Do you have an opinion about whether or not Egon and Gertrude had an incestuous relationship?
I think it’s impossible to answer. My book doesn’t give a firm answer of whether they had sex or not. That’s a very deliberate part of the book. The main questions for each woman were, did he sleep with Gertrude and did he sleep with Adele, and did he love Wally and did he love Edith?
With Gertie, I think he adored her and I think she adored him and I think their relationship was intimate and I think it was complicated. There is some implication in the book that when she’s pregnant, it’s with Egon’s child. And that’s why she has to marry Anton. I don’t think she had her brother’s baby, but the question of whether that’s possible is central to their relationship.
Do you feel any potential guilt for writing about Schiele, any concern that maybe he was in some way a sexual predator or exploiting these women, especially considering the obscenity charges he faced in his lifetime?
Exploit is a very heavy word, but I think Schiele was ruthless in his ambition. And I think he was prepared to sacrifice all his most precious relationships in order to become a great artist. I think he knew what a woman could give him, and what he could get from a woman. And I don’t think he felt much guilt when he moved on.

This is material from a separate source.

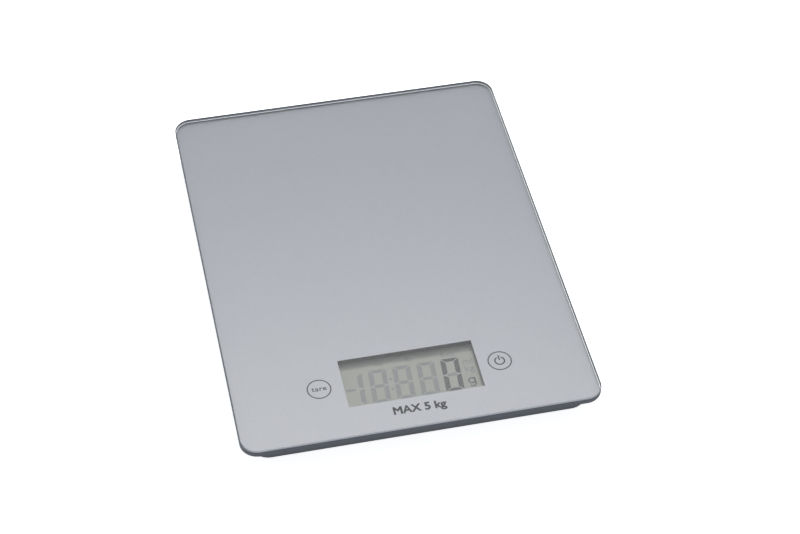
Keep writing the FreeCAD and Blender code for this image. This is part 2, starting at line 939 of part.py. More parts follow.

And it’s a fine line when you’re a young artist trying to shock society and break boundaries. I think the experience of going to prison and being incarcerated for 24 days really changed him. I really feel for Tatiana [the girl that Schiele was charged with but found not guilty of kidnapping]. She might have found herself embroiled in something that was bigger than her and was beyond her control.

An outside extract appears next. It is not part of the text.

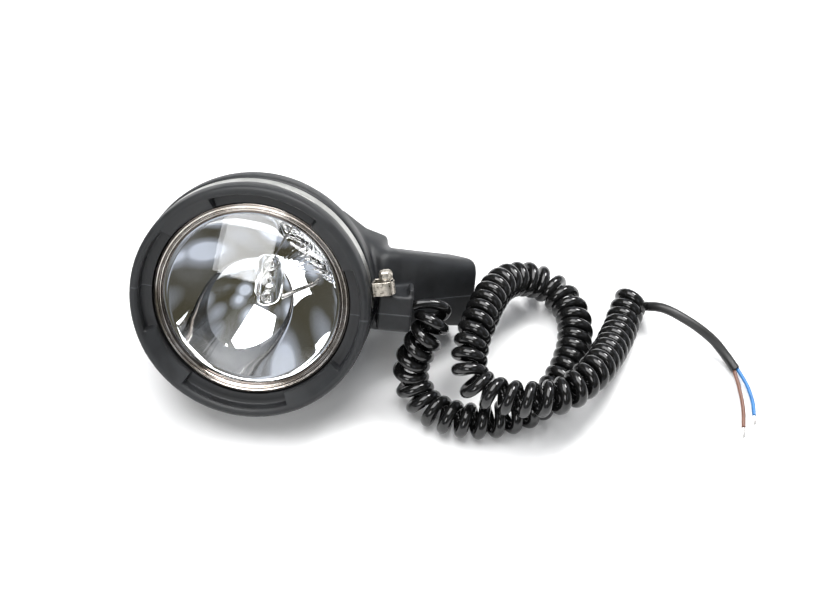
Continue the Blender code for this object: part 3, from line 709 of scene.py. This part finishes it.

In the book, the incident is presented as a misunderstanding. Do we know if she was being asked to pose for Schiele in inappropriate ways, or if there was any evidence of a sexual relationship?

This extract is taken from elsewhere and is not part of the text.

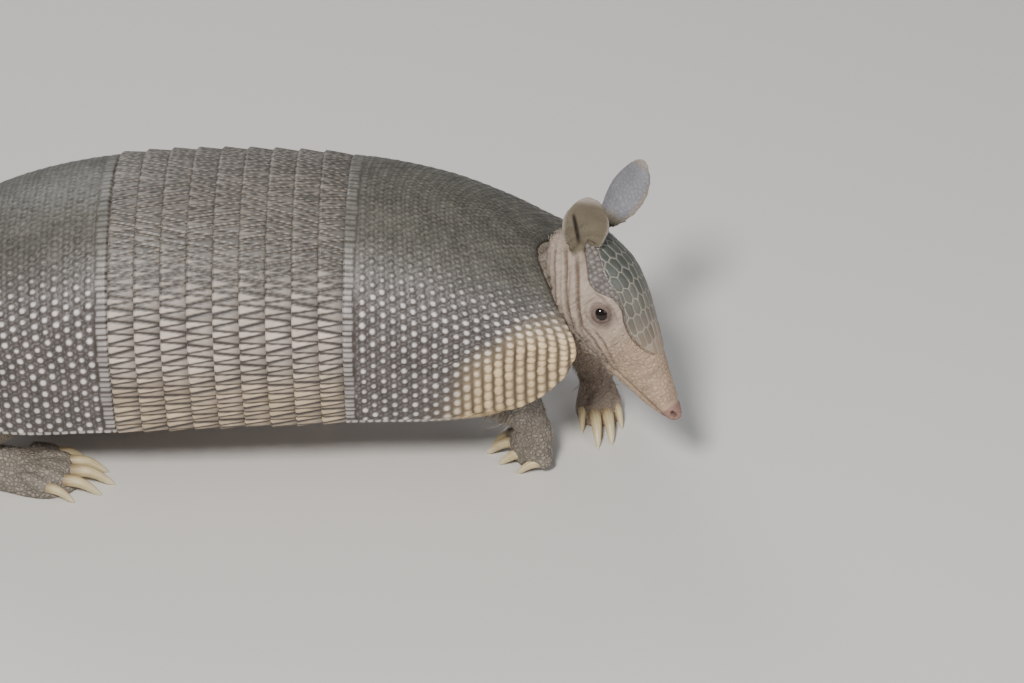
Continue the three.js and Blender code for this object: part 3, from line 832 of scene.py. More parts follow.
HIND_FOOT = planted_foot(66, curve_through((0, 17), (0.3, 17), (0.65, 12), (1, 7)),
                         curve_through((0, 10), (0.35, 12), (0.8, 17), (1, 15)), lambda u: 1 + 0 * u)
HIND_CLAWS = claws_fan(7, ((-13, 50, 66, 5), (-7, 57, 78, 6), (0, 59, 83, 6.4), (7, 57, 78, 6),
                           (13, 50, 66, 5)))
FORE_FOOT = planted_foot(30, curve_through((0, 14), (0.5, 11), (1, 7)),
                         curve_through((0, 8.5), (0.6, 12), (1, 11)),
                         curve_through((0, 8), (0.5, 3), (1, 1)))
FORE_CLAWS = claws_fan(7, ((-8.6, 20, 33, 4.4), (-3, 24, 46, 6), (3, 24, 44, 6), (8.4, 20, 32, 4.4)))

# The right forefoot is folded back in mid stride, and its hand stands on the knuckles.
KNUCKLE_ROW = np.array((0.766, -0.643, 0))
folded_wide = curve_through((0, 10), (0.4, 12), (1, 9.5))
folded_thick = curve_through((0, 6), (0.5, 7.5), (1, 9))


def folded_foot(u, along, through):
    centre = np.stack((lerp(-2, 3, u), 0 * u, lerp(-1, 29, u)), axis=-1)
    across = np.array((-KNUCKLE_ROW[1], KNUCKLE_ROW[0], 0))
    wide = np.outer(along * folded_wide(u), KNUCKLE_ROW)
    return centre + wide + np.outer(through * folded_thick(u), across)


FOLDED_CLAWS = [((-9, 11, 10), (-19, 12, -0.2), 4.4), ((-5, 6, 9), (-22, 7, -0.2), 5.8),
                ((1, -1, 8), (-16, -1, -0.2), 5.8), ((7, -7, 7), (-7, -8, -0.2), 5)]

fore_thick = curve_through((0, 18), (0.5, 15), (1, 11))
fore_thin = curve_through((0, 14), (0.5, 13.5), (1, 11))
bent_thick = curve_through((0, 20), (0.5, 16), (1, 9))
bent_thin = curve_through((0, 14), (0.5, 13), (1, 9))
hind_thick = curve_through((0, 26), (0.5, 19), (1, 9.5))
hind_thin = curve_through((0, 16), (0.5, 14), (1, 8.5))

# Each leg's foot and claws, the foot's place and heading, the leg's thickness fore and aft and
# across, its tone, and its path from inside the trunk to the ankle.
LEGS = (
    ("foreleg_left", FORE_FOOT, FORE_CLAWS, (42, 19), -84, fore_thick, fore_thin, PINK_LIT_LEG_TONE,
     ((-8, 22, 84), (10, 20, 64), (34, 15, 44), (42, 13, 20))),
    ("foreleg_right", folded_foot, FOLDED_CLAWS, (9, -37), 0, bent_thick, bent_thin, LEG_TONE,
     ((-30, -36, 86), (-20, -40, 66), (0, -39, 46), (11, -37, 24))),
    ("hindleg_left", HIND_FOOT, HIND_CLAWS, (-246, 43), 6, hind_thick, hind_thin, LEG_TONE,
     ((-232, 38, 84), (-214, 43, 62), (-222, 44, 40), (-236, 43, 17))),
    ("hindleg_right", HIND_FOOT, HIND_CLAWS, (-278, -43), -7, hind_thick, hind_thin, LEG_TONE,
     ((-246, -38, 84), (-236, -43, 62), (-252, -44, 40), (-268, -43, 17))),
)


def from_foot(place, heading):
    """A function that moves points from a foot's own frame to the layout."""
    turn = np.array(Euler((0, 0, math.radians(heading))).to_matrix())
    return lambda points: np.array((*place, 0)) + points @ turn.T


def toe_surface(root, tip, width, reach_in):
    """A toe, from inside the foot to the root of its claw, with a knuckle over the claw."""
    root, tip = np.array(root, float), np.array(tip, float)
    forward = (tip - root) / np.linalg.norm(tip - root)
    side = np.cross(forward, (0, 0, 1))
    side /= np.linalg.norm(side)
    up = np.cross(side, forward)
    thick = curve_through((0, 0.5), (0.6, 0.72), (0.85, 0.74), (1, 0.66))

    def surface(u, left, above):
        centre = root + np.outer(lerp(-reach_in, 3.2, u), forward)
        return centre + np.outer(left * thick(u) * width, side) + np.outer(above * thick(u) * width, up)

    return surface


for _, foot, claws, place, heading, thick, thin, tone, path in LEGS:
    to_layout = from_foot(place, heading)
    # The pink leg's scales are drawn faint, partly so that it stays painted light in the shade of head
    # and shield.
    rough = 0.6 if tone is PINK_LIT_LEG_TONE else 1.0  # the pink leg's scales are faint
    add_flesh(40, 64, 7, limb_surface(path, thin, thick), tone, rough)
    add_flesh(40, 40, 2.8, lambda u, left, up: to_layout(foot(u, left, up)), tone, rough)
    ankle = lerp(np.array(path[-1], float), np.array((*place, path[-1][2] - 6)), 0.45)
    add_flesh(24, 24, 2, rounded_body(ankle, (9.5, 9.5, 12)), tone, rough)
    for root, tip, width in claws:
        toe = toe_surface(root, tip, width, 5 if foot is folded_foot else 13)
        add_flesh(20, 20, 4, lambda u, left, up: to_layout(toe(u, left, up)), tone, 0.8 * rough)

bmesh.ops.recalc_face_normals(flesh, faces=flesh.faces)
hide = tinted_material("hide", 0.60, 0.12, 0.010, 0.6, 0.0007, 0.35)
SCALE_SIZE = 0.0021


def sum_of(tree, value, factor, more):
    """A node's output that is value times factor plus more."""
    inputs = {0: value, 1: factor, 2: more}
    return add_node(tree, "ShaderNodeMath", inputs, operation="MULTIPLY_ADD").outputs[0]


def add_scales(material):
    """Small rounded scales with dark furrows between them, where the points' scaly value is up."""
    tree = material.node_tree
    shader = tree.nodes["Principled BSDF"]
    place = add_node(tree, "ShaderNodeTexCoord").outputs["Object"]
    scaly = add_node(tree, "ShaderNodeAttribute", attribute_name="scaly").outputs["Fac"]
    inputs = {"Vector": place, "Scale": 1 / SCALE_SIZE}
    edges = add_node(tree, "ShaderNodeTexVoronoi", inputs, feature="DISTANCE_TO_EDGE")
    cells = add_node(tree, "ShaderNodeTexVoronoi", inputs)
    gap = add_node(tree, "ShaderNodeMapRange", {"Value": edges.outputs["Distance"], "From Min": 0.02,
                   "From Max": 0.24, "To Min": 1.0, "To Max": 0.0}, interpolation_type="SMOOTHSTEP")
    own = add_node(tree, "ShaderNodeMapRange",
                   {"Value": cells.outputs["Color"], "To Min": -0.18, "To Max": 0.18})
    depth = sum_of(tree, gap.outputs["Result"], scaly, 0.0)
    shade = sum_of(tree, own.outputs["Result"], scaly, 1.0)
    shade_colour(material, sum_of(tree, depth, -0.38, shade))
    sink_surface(material, depth, 0.0005)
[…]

I couldn’t find any specific artworks that depicted her without her clothes on. The charge that was upheld for him was that minors saw erotic artwork in his home. But you could tell this story in so many ways.
I spoke to Jane Kallir [head of New York’s Kallir Research Institute and author of Schiele’s catalogue raisonné], and she takes a very firm line that Egon Schiele was not a pedophile. Egon Schiele and Wally did spend the night in Vienna with Tatiana. Her father charged that his daughter had been kidnapped and supposedly seduced. Jane’s opinion is that certainly wasn’t the case. And I took her guidance on that. It seemed to fit with who I believe Wally to be.
What does it mean to you to tell Schiele’s story from the point of view of his muses?
In a way, they get to paint this kind of portrait of the artist. I wanted to create that reversal. It’s a portrait that shifts and changes over the course of the book. You get a slightly different view of him when you’re seeing him through Gertie’s eyes or his wife’s eyes. And it’s one that, like Schiele’s artwork, is not always sympathetic. It’s not always beautiful. It’s often challenging. It can be grotesque. But it’s not shying away from who these women might have been and what their stories might have been.
How important was it to revive the names of these four women who have been completely overshadowed in the annals of earth history?
I really wanted their names to be attached to their faces, for people to be able to look at these famous portraits that Schiele made and to know who these women were—for them not to be forgotten.
Lots of readers have told me once they finish the book, they go off and they look for these women’s stories. And that, for me, is the dream.